Beside women's football, he also engages in BDSM and fetish communities - a fact he advertises on his publicly available Facebook wall.
Before moving to Ireland, under the pseudonym "DJ Mav," he played regularly at two "fetish clubs" in Rome: Ritual the Club and self-professed "world’s largest Fetish and Body Art Club" Torture Garden.
After changing countries, Valentino found his home in Nimhneach, a Dublin-based BDSM club where he DJs on a bi-monthly basis, as a post at a fetish-related forum suggests.

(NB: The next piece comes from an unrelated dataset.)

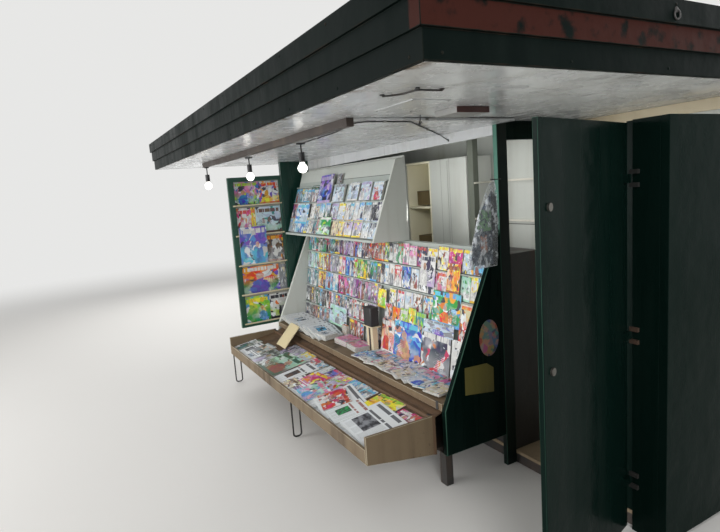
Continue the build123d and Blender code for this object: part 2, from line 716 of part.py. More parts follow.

Another post in a BDSM (bondage, discipline, sadism, masochism) forum that appears to be made by Valentino suggests that dressing up in women's clothing is sexually arousing to him. It says: "Trying an outfit for a wedding I felt so pretty that I had to jerk off."
In the 1980s, sexologist Ray Blanchard created a typology which sorted "trans women" into two groups. One of the groups was called "autogynephilic transsexuals," who are males sexually aroused by the idea of being a woman. To them, this can either mean having a body that resembles a female, or behaving in ways coded stereotypically as female.
Despite giving Valentino plenty of coverage, mainstream English-language news outlets have failed to mention his publicly available posts of a sexual nature, or his connection to the fetish community.